Ilduzlar bağı kırıla düşe yere galtân ola

·        Kopa kıyâmetün hevli ikinci nefhanın kavli

Üçüncü nefha içinde yir ü gök yüzü yarıla

·        Işk elin kirişe ursa okına kim karşı tura

Gök yüzünde melâike ışk okı indirdi yere,

·        Yir gök kayım turduğu denizler mevc urdıgı

Cennet ü hûr olduğu cümle sana behâre

·        Mun’im oldum yoksul iken benüm oldı kevn ü mekân

Yirden göke magrıb maşrık yine göke toldum ahi

·        Hak yarattı yiri göki ol Ahmet’ün dostlıgana

“Levlâk” ana delil oldı ansuz yır gök vâr olmadı

·        Ben ayumı yirde gördüm ne isterem gökyüzünde

Benüm yüzüm yirde girerek bana rahmet yirden yağar

·        Bir yir ü gök ü arş ferş ışk dadıla kayumdur

Bunyâda aşdur âşkdur âşıka her bir arada eli var.
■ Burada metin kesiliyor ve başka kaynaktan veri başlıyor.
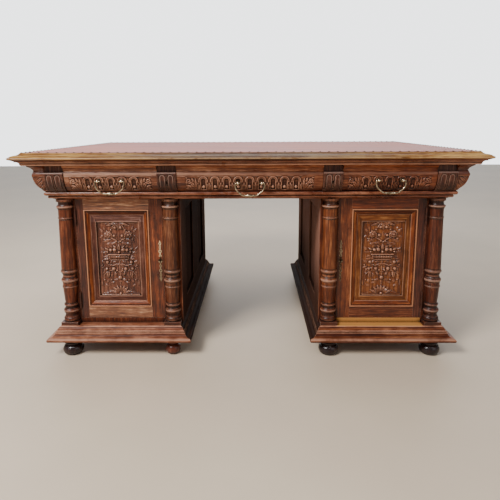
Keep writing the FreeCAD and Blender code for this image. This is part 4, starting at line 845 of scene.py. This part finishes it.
def frieze_outline(low, high, back):
    """The closed section of a drawer front or an end board, as (inset, height) from its back foot."""
    outline = [(back, low), (back, high), (CYMA_INSET, high), (CYMA_INSET, CORNICE_FOOT - CYMA_LIP)]
    outline += arc_points(outline[-1], (NECK_INSET, CORNICE_FOOT - NECK_DROP), CYMA_HOLLOW, 10)
    outline.append((NECK_INSET, CORNICE_FOOT - NECK_FOOT_DROP))
    for inset, height, swell, steps in (
            (BULGE_INSET, CORNICE_FOOT - BULGE_DROP, BULGE_SWELL, 10),
            (SHOULDER_INSET, CORNICE_FOOT - SHOULDER_DROP, SHOULDER_SWELL, 18),
            (FOOT_INSET, low, BELLY_SWELL, 38)):
        outline += arc_points(outline[-1], (inset, height), -swell, steps)
    return np.array(outline + outline[:1])


def carved_bar(outline, columns, plan, relief):
    """A closed bar with the outline's section, its face carved; plan gives x and y for columns and insets."""
    bm, column, row = carving_grid(len(columns) - 1, len(outline) - 1)
    along = np.array(columns)[column]
    inset, height = outline[row, 0], outline[row, 1]
    slope = np.gradient(outline, axis=0)
    slope /= np.linalg.norm(slope, axis=1)[:, None]
    face = (height > BAND_LOW) & (height < BAND_HIGH) & (inset < FOOT_INSET)
    rise = np.where(face, relief(along, inset, height), 0.0)
    points = np.column_stack((*plan(along, inset + rise * slope[row, 1]), height - rise * slope[row, 0]))
    set_points(bm, points, ridges(rise, row, column, -FRIEZE_GROUND))
    bmesh.ops.remove_doubles(bm, verts=bm.verts, dist=0.01 * MM)
    return closed_mesh(bm, "carved_bar")


# ================================================ carving
# The functions below give heights over the uncarved face, for arrays of points.
def round_top(distance, radius):
    """1 in the middle of a rounded form, 0 from its edge on."""
    return np.sqrt(np.clip(1 - (distance / radius) ** 2, 0, 1))


def arcade(sizes, along, height, count):
    """A row of arches: a niche with a pearl in each, reeds between, and sunk corners above."""
    spacing, half, ground = sizes.arch_spacing, sizes.arch_half, sizes.ground_depth
    across = np.abs((along + count * spacing / 2) % spacing - spacing / 2)
    between = spacing / 2 - across
    reach = np.hypot(across, np.maximum(height - ARCH_HEAD, 0.0))
    shoulder = height > ARCH_SPRING
    arch = shoulder & (reach < ARCH_REACH)
    rise = np.where(arch, -ARCH_RISE, -ground)
    rise = np.where(shoulder & ~arch, -ground - CORNER_SINK, rise)
    rim = round_top(reach - half - NICHE_RIM_HALF, NICHE_RIM_HALF)
    hood = shoulder * round_top(reach - ARCH_REACH + HOOD_HALF, HOOD_HALF)
    for lip, above in ((rim, 0.0), (hood, ARCH_RISE)):
        rise = np.maximum(rise, -ground + (ground + above) * lip * (lip > 0.05))
    for offset, end in REEDS:
        reed = round_top(between - offset, REED_HALF) * (height < ARCH_HEAD - end)
        rise = np.maximum(rise, -ground + (ground - REED_DROP) * reed)
    niche = (reach < half) & (height > ARCH_FOOT)
    rise = np.where(niche, -sizes.niche_depth * np.sqrt(np.clip(1 - (reach / half) ** 6, 0, 1)), rise)
    pearl = round_top(np.hypot(across, height - PEARL_Z), PEARL_RADIUS)
    rise = np.where(pearl > 0, np.maximum(rise, PEARL_RISE * pearl - PEARL_BED), rise)
    plain = (height > BAND_HIGH - BAND_RAIL) | (height < BAND_LOW + BAND_RAIL)
    return np.where(plain | (np.abs(along) > count * spacing / 2), 0.0, rise)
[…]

·        Şule bize aydan degül ışk eri bu soydan degül

Rızkuma bu evden degül deryayı ummandan gelür

·        Taşum göyni içüm ham dırligüm budur müdam

Yol vermedin bir kadem arşdan virürem haber

·        Gözlerüm göke süzüldü canum gögüzden üzüldü

Dilüm tetiği bozuldu Allah sana sundum elim

·        Gökte Peygamber ile mi’racı kılan benem

Ashâb-ı Suffa’yıla yalıncak olan benem

·        Yire göke bünyâd uran ırılmadın kayım turan

Irmaklara göl çağıran adum Yunus benem

·        Evvel yir gök yogiken varıdı ışk bünyadı

Işk kadimdür ezeli ışk getürdü ne varın

·        Çün elini ışka ura ışk okına kimdür tura

Gök yüzünde melâiki ışk anı indüre yire

·        Yılduzıdım bunca zaman gökde melâik arzuman

Cebbâr-ı âlem hükmider ben ol zaman andayıdum

·        Yir ü gök yaraldı aşkıla bünyad oldı

Toprağa nazar kıldı aksurdı durup geldim

·        Dahı yir gök yagıdı cümle söz mensûhıdı

Âşıklar taparlardı ol bi nişan sübhane

·        Yir gök yaradılmadın Hak bir gevher eyledi

Nazar kıldı gevhere sıgmadı devreyledi

·        Gevherden bugı çıkar ol bugdan gök yaraddı

Gökyüzünün bezegin çok ılduzlar eyledi

·        Gök’ayıtdı dön didi ay u gün yürsün didi

Suyu muallak dutup üstini yir eyledi

·        Yir benümdür gök benümdür arş benüm

Gör nicesi germişem sayvânumı

·        Padişahlık senündür heybetün var

Yarattun yir ü göki kudretün var

·        Mi’rac gicesi Ahmed’ün döndürdüm arşda na’li’nin

Üveys ile urdum tacı Mansur’la urgan dayıdum

·        Deniz yüzünden su alup sunıverürem göklere

Bulutlayım seyrân idüp arşa yakın varan benem

·        Yıldırım olup şakıyan gökde melâik dokuyan

Bulutlara hüküm süren yağmur olup yağan benem

·        Gördüm gökün melekleri herbiri bir işdeyimiş

Hak Çalabın zikrin ider İncil ü hem Kur’an benem

·        İy bana eyü diyen benem kamudan yavuz

Alnımı ay bilürem bu gözlerümi yıldız

·        Sıfatın arılığı bulgurı nohud gibi

İki koşun ay alnun gencaya virür sabak

Yunus Emre’nin gökle ilgili telmihleri yer ile birlikte söyleniyor beyitlerde çoğu zaman. Tabi ki Yunus Emre’nin şiirlerinin tümü incelendiğin de yazdıklarının her kelimesinin derin anlamlar ifade ettiği görülmektedir.